Г-н Биденкап выбежал вон.
<i>11 окт. 1927 года, вторник. 17:00</i>
Только что поговорил об этом с Хелен[65]. Она считает это предложение лестным и думает, что оно будет использовано в интересах правительства России. «О, ты не представляешь, что это сейчас значит там для них. Твое имя и положительное мнение. Ты не видишь себя таким, как ты есть, а я вижу». И потом…
– Но я не хочу видеть, как мой Доди уезжает далеко-далеко. Столько ночей! Столько дней! Давай я тоже поеду.
– Ну что ты, детка, я ведь только что сказал, как буду ездить по России – может быть, 3-м классом. Мне хотелось бы иметь полную свободу. И там же будет холодно. Мне рассказывали, что у них зима начинается чуть ли не с 1 ноября.

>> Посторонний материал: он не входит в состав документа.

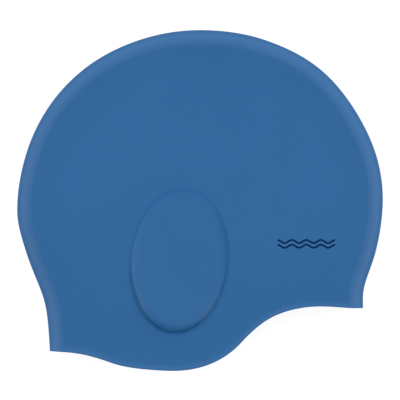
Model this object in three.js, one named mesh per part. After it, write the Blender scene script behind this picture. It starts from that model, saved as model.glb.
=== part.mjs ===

– Да, я знаю, но если мой Доди сможет это выдержать, то почему я не смогу?
– Может быть, и сможешь, но я думаю, что лучше этого не делать. Думаю, что лучше мне поехать одному.
– А ты точно вернешься через два месяца?
– Нет, не уверен; наверное, если мне повезет.

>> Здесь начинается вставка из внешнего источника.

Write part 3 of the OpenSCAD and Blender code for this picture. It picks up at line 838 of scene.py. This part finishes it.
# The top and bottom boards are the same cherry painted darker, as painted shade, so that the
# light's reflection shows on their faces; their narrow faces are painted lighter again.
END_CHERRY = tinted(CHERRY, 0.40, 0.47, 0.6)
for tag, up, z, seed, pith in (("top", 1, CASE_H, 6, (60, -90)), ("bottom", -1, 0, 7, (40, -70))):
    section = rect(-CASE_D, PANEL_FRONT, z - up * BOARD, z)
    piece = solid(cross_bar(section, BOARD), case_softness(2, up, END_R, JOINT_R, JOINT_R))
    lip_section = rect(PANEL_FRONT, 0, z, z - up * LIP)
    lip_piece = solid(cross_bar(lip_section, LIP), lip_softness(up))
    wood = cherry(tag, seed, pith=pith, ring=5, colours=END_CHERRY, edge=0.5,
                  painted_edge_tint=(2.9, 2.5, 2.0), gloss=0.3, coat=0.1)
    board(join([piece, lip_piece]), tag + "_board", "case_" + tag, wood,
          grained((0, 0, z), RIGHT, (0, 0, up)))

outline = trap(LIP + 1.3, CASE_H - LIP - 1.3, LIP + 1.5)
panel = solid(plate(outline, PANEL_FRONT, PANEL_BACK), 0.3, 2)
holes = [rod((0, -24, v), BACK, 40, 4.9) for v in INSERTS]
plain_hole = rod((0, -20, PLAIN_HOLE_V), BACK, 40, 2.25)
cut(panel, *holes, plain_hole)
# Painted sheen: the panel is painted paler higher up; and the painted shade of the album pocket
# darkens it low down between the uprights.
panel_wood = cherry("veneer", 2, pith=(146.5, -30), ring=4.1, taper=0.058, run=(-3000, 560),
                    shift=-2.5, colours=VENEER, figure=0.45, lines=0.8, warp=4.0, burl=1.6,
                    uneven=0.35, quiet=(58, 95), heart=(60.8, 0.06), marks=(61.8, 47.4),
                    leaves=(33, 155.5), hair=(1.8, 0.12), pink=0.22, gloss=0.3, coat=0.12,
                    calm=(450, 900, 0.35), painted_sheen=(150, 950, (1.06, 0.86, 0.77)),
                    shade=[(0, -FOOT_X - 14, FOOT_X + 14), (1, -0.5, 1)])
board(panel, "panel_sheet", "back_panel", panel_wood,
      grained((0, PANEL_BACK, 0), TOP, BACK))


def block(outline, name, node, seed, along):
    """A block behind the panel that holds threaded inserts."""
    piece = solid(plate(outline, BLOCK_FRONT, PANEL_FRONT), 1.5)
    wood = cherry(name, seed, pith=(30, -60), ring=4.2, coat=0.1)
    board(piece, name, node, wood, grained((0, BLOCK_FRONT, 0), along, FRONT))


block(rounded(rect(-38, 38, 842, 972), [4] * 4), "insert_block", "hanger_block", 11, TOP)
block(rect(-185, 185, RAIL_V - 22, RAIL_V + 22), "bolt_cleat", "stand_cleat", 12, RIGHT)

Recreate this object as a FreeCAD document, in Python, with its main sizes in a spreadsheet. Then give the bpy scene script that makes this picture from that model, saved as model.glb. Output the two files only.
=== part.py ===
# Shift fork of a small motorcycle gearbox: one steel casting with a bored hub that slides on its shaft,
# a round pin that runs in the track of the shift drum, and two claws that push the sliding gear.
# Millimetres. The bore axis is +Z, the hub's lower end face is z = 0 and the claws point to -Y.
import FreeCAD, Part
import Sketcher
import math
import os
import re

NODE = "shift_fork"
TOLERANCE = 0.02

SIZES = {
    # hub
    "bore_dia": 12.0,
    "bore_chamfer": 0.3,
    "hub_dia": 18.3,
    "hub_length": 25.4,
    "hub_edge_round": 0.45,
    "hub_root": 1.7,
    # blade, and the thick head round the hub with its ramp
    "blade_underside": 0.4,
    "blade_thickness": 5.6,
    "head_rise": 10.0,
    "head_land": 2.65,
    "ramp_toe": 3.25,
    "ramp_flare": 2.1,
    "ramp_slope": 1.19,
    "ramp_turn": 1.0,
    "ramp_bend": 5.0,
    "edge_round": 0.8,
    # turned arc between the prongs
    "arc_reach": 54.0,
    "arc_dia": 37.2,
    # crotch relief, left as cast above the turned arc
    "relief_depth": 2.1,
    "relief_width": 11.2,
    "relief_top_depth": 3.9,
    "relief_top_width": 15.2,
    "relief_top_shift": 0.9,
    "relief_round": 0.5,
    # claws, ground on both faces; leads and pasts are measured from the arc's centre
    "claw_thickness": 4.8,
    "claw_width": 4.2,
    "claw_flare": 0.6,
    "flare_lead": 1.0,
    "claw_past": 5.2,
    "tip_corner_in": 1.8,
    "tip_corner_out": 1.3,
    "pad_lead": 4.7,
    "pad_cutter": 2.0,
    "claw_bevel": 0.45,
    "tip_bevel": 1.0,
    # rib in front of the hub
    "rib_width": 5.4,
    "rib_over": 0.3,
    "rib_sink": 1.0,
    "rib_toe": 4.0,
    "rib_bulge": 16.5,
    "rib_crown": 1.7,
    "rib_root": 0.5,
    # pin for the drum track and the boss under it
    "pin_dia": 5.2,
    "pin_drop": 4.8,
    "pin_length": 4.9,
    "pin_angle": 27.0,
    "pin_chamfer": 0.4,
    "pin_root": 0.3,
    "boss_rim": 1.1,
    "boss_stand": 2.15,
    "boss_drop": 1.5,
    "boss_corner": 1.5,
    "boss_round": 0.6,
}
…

– Да ты влюбишься в одну из русских девушек, свяжешься с ней и убежишь, не вернешься.
– Кто, я? И русские девушки?! Эти дикие большевички? Да разве американские девушки хуже? «Нет» большевичкам!
– Ой, да ты всегда так говоришь. Ну позволь мне поехать с тобой. Может быть… не знаю, ну, пусть я потом заболею. А могу я приехать и встретить тебя на обратном пути – в Лондоне или Париже?

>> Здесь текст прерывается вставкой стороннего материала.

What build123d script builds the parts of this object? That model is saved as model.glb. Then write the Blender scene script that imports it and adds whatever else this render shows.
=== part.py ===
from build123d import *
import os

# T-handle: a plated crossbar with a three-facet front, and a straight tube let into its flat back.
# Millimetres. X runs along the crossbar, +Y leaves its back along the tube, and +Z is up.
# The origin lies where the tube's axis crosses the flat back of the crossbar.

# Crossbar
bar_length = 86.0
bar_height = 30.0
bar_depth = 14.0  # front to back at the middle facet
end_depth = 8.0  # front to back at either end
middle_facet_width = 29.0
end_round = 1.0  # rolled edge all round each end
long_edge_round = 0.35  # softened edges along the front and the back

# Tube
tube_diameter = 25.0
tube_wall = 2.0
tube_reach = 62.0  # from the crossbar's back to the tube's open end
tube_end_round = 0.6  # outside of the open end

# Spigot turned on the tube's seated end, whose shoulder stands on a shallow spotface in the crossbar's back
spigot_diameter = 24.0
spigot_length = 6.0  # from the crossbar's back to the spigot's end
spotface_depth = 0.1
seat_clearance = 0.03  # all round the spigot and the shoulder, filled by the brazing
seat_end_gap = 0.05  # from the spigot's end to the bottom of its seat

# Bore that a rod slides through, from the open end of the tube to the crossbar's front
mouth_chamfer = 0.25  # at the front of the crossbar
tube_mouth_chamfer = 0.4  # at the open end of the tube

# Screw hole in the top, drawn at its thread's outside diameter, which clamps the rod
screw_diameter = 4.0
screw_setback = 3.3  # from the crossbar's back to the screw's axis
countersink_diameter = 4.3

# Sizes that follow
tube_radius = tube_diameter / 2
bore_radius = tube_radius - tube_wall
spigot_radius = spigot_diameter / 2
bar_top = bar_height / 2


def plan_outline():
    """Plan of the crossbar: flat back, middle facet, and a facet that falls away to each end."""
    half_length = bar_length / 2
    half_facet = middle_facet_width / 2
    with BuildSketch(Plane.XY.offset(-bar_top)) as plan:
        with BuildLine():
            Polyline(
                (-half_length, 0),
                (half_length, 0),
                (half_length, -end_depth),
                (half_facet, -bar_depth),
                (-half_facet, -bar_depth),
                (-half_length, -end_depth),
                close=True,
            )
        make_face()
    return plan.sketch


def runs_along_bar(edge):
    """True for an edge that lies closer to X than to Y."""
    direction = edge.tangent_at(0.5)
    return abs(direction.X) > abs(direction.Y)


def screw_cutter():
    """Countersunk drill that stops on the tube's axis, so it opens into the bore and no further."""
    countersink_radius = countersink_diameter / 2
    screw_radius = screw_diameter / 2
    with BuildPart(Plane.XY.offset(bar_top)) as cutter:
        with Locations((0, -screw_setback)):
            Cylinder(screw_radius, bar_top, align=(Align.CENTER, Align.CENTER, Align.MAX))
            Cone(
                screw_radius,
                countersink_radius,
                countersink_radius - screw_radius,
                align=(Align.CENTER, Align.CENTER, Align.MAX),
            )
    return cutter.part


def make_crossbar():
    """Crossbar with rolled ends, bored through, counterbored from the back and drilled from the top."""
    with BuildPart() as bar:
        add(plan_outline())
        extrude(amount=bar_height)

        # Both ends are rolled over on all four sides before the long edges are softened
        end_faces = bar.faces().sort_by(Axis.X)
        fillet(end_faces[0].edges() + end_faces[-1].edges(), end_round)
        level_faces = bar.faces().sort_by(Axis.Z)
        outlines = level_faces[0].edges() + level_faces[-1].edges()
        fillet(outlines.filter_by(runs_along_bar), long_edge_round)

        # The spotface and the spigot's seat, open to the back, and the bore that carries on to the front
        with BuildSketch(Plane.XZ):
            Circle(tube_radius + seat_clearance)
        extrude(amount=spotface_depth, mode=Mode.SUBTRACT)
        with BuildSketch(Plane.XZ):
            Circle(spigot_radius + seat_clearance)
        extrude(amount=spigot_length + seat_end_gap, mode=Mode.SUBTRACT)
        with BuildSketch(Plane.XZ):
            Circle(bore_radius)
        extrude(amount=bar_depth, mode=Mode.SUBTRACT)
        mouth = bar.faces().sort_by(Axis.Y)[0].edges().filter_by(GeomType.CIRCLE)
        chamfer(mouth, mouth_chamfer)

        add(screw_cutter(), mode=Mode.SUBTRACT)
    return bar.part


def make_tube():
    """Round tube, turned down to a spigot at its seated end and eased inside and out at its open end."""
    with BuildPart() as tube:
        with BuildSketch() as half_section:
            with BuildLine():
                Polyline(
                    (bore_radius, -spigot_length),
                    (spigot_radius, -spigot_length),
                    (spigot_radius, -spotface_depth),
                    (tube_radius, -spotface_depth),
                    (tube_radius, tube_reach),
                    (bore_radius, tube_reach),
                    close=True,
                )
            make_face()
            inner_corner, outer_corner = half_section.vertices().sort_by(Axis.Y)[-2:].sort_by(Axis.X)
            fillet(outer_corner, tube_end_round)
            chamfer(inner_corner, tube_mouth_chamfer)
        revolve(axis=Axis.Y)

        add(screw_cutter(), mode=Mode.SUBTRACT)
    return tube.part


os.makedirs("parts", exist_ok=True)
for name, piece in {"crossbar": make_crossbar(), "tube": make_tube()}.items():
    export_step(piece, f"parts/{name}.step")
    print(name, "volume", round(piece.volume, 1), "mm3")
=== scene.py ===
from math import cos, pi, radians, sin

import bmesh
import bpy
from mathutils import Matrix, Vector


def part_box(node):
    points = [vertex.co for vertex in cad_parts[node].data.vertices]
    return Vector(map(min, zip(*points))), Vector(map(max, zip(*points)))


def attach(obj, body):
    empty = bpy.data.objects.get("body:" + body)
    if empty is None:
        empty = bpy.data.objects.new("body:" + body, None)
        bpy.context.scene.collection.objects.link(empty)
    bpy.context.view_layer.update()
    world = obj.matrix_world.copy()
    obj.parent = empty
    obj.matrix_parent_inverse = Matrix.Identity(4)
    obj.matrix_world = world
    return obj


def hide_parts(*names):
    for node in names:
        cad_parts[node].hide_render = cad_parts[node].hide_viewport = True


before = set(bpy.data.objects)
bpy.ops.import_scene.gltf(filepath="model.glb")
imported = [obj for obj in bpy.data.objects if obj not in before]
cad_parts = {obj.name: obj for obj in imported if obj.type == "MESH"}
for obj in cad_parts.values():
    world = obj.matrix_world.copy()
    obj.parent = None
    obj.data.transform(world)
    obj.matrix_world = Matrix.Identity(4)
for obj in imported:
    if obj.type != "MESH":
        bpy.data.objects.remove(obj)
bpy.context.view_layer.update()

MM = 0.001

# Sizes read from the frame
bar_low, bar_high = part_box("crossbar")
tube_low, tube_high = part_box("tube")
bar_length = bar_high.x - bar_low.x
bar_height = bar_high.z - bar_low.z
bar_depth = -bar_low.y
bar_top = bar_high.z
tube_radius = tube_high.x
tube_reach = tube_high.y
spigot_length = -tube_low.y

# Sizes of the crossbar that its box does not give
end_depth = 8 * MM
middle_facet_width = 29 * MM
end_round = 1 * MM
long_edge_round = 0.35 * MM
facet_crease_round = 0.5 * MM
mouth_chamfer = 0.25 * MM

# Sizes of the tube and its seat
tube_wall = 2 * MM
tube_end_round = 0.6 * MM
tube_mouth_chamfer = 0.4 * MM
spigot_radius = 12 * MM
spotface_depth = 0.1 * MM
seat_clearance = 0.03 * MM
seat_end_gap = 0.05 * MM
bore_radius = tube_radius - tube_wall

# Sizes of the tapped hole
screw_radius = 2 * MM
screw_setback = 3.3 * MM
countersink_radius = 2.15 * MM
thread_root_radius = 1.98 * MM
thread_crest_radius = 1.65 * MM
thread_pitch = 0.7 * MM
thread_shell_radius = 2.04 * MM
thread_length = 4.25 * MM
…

– Не надо встречать меня в Лондоне или Париже. Никогда.
– Да почему?
– Да потому!
– Нет, почему?
– Неужели я не могу провести два месяца в мире духовного? Вести жизнь аскета?
– Ну да, жизнь аскета. Ты!
– Да, жизнь аскета. Я так и сказал. Никаких девушек. Никаких «ля-ля». Только серьезные наблюдения и медитативные путешествия среди снегов. Длительные беседы с просвещенными чиновниками и безумными теоретиками. К тому же ты не говоришь по-русски.
– Так и ты не говоришь.
– Но у меня будут переводчики – секретари и шпионы.
– Ну пожалуйста, Доди!
– Никакого Лондона, никакого Парижа. Мне нужен отдых и покой.
– О да. Ну не будь таким злым. Как ты можешь быть таким злым? И потом, мне будет так одиноко…
– Ну, подумай обо всем, нужно было бы сделать. Этот дом в Маунт-Киско; мои письма, мои дела здесь. И кто позаботится о Нике (русская борзая)?[66]
– Я оставлю Мэрион в «Ироки», чтобы она присматривала за ним.
– Ой, ну не донимай ты меня сейчас. Я ничего не могу сказать. Может, я никуда и не поеду.
– Ну а если поедешь – можно, и я с тобой?
– Не могу сказать…
– А когда ты приедешь в Лондон, ты привезешь мне пару симпатичных русских сапожек? Может быть, красных? В них буду выглядеть шикарно, правда?